DIRECTION
Extract, from the records beneath this instruction, each line that contains the word "object".

-=-=-=-=-

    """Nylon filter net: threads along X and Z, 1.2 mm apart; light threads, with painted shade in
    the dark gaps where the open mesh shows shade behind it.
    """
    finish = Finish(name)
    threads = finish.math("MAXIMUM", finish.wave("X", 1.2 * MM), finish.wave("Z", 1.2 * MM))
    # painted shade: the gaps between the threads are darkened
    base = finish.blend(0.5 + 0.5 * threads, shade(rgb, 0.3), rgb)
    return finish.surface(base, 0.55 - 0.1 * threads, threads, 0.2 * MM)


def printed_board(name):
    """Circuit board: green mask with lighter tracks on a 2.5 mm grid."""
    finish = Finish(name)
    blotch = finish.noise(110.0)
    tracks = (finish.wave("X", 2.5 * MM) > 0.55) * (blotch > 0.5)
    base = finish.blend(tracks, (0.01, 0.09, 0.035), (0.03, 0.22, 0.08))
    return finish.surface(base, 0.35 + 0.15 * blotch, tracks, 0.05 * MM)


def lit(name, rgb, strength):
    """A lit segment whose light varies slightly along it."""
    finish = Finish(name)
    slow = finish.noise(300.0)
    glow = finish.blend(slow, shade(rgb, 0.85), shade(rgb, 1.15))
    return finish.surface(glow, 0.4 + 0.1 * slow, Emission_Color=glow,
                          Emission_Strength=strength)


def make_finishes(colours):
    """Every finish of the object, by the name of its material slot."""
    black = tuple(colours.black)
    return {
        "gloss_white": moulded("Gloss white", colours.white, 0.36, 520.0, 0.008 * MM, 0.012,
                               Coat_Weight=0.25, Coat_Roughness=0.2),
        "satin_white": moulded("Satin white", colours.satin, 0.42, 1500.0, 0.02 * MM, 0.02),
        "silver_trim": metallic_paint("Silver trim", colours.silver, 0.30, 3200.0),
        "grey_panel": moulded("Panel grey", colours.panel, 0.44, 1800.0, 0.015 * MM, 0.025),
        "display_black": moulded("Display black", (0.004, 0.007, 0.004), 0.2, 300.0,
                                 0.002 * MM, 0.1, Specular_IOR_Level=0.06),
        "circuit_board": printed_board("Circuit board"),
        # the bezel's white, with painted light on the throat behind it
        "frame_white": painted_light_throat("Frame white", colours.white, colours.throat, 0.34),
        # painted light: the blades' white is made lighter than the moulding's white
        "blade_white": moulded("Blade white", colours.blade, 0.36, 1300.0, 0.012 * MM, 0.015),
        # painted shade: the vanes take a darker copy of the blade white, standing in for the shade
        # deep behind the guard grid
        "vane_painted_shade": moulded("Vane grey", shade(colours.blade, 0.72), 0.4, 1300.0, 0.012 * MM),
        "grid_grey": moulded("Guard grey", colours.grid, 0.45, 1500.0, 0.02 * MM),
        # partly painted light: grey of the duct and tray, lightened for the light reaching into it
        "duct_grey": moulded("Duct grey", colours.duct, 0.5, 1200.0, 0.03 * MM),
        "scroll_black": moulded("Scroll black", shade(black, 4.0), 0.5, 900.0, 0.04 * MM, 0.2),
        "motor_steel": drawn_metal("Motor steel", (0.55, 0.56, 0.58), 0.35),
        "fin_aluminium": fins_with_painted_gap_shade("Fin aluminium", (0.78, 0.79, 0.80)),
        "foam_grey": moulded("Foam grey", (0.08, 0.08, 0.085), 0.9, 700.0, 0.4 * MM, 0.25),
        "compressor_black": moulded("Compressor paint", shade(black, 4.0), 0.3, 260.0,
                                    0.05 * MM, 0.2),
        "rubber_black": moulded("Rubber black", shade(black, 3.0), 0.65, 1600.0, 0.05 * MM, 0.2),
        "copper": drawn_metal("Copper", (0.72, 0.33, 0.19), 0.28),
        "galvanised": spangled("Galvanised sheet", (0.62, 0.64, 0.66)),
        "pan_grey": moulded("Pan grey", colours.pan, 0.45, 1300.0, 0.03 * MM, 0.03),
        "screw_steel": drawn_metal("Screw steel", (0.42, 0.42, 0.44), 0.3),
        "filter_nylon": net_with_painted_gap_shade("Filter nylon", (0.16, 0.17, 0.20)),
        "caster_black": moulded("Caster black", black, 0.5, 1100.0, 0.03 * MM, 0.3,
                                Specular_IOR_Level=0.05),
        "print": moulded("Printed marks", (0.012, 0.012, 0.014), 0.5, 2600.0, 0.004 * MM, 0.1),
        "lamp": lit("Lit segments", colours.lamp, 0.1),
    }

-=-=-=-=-

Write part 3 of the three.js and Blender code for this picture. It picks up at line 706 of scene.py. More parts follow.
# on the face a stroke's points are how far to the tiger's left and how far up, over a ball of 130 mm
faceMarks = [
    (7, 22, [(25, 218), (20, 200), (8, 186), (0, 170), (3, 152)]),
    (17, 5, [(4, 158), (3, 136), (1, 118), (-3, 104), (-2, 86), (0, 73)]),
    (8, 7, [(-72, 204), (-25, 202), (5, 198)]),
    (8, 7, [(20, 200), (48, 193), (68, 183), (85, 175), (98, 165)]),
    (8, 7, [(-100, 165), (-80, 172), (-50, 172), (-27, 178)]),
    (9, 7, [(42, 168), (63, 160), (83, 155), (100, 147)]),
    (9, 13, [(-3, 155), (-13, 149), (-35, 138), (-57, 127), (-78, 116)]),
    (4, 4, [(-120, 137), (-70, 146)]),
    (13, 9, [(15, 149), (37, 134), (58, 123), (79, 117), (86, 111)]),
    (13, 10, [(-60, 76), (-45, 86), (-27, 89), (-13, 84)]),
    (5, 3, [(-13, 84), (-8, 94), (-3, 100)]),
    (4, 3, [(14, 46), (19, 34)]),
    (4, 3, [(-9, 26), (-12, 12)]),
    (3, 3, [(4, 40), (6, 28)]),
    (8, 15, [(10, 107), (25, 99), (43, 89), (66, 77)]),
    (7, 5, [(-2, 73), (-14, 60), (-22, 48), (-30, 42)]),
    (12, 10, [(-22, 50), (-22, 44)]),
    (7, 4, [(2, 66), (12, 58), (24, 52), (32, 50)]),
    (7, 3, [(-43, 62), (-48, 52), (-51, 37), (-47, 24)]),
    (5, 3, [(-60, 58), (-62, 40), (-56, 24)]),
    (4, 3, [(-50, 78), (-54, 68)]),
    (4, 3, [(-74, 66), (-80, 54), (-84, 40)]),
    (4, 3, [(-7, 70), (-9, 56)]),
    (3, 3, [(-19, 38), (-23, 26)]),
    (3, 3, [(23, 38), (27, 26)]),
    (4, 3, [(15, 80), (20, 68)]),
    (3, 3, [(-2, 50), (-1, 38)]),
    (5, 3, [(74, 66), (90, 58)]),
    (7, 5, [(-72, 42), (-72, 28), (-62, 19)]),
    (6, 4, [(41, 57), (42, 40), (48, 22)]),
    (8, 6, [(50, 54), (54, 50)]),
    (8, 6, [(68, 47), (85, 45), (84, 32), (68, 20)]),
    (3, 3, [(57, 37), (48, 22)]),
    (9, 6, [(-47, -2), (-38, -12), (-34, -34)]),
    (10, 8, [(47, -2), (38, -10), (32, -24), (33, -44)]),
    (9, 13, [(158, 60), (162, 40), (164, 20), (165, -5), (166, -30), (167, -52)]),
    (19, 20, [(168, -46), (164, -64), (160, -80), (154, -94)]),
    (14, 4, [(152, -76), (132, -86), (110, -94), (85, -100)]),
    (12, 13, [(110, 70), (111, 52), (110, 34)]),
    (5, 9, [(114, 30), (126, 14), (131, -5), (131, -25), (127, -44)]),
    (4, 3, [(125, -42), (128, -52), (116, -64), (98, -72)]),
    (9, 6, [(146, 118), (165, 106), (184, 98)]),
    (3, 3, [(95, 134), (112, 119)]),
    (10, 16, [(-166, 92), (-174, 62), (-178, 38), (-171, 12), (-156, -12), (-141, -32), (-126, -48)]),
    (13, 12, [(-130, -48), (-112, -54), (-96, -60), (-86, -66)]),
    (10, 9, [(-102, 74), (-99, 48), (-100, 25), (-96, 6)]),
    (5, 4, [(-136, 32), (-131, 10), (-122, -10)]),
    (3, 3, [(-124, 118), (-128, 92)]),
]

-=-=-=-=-

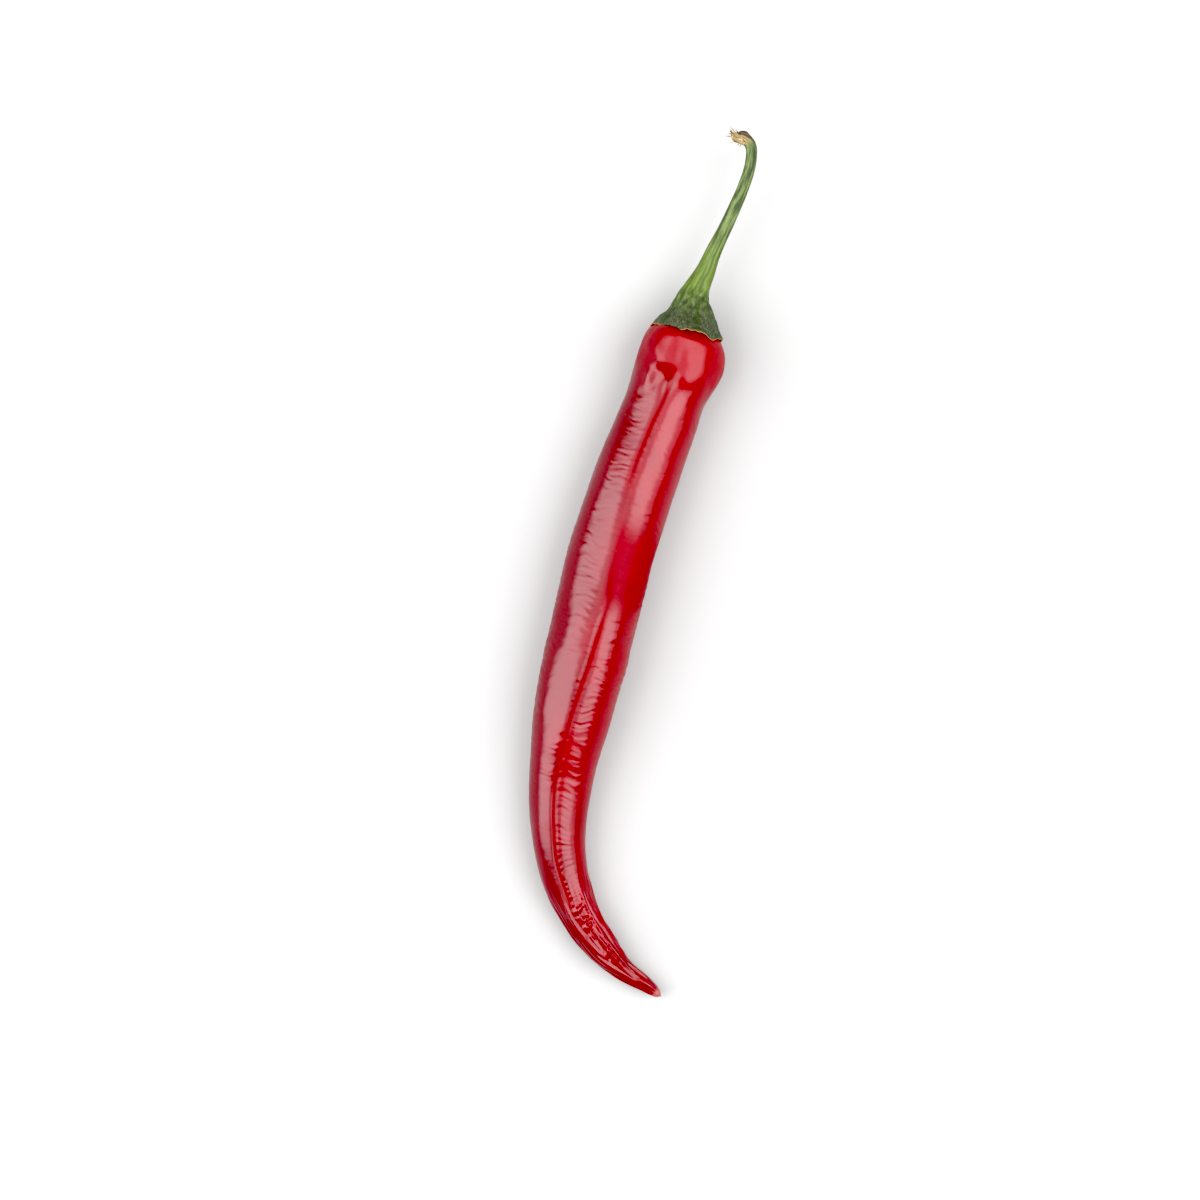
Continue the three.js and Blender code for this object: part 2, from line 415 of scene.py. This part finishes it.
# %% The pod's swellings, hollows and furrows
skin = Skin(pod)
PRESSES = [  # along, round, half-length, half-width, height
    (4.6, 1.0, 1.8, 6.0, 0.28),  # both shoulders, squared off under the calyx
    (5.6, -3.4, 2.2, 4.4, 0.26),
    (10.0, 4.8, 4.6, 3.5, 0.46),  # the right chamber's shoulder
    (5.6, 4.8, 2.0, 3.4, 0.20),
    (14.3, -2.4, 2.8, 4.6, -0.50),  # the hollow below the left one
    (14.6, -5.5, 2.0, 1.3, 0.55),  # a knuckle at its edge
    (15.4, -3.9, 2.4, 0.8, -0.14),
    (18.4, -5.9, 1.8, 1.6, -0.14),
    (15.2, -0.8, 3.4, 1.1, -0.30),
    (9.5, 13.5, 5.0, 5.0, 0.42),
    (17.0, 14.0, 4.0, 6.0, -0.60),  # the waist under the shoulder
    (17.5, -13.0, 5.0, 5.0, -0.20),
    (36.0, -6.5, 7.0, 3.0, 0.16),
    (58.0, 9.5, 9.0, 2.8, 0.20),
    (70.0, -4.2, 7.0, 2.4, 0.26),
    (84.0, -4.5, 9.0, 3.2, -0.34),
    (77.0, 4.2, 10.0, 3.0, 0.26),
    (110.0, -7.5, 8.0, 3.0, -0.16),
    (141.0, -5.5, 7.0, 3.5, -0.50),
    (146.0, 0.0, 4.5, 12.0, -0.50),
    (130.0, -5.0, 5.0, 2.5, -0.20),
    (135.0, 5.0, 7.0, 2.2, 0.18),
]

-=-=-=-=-

TASK SOLUTION
    """Every finish of the object, by the name of its material slot."""
Continue the three.js and Blender code for this object: part 2, from line 415 of scene.py. This part finishes it.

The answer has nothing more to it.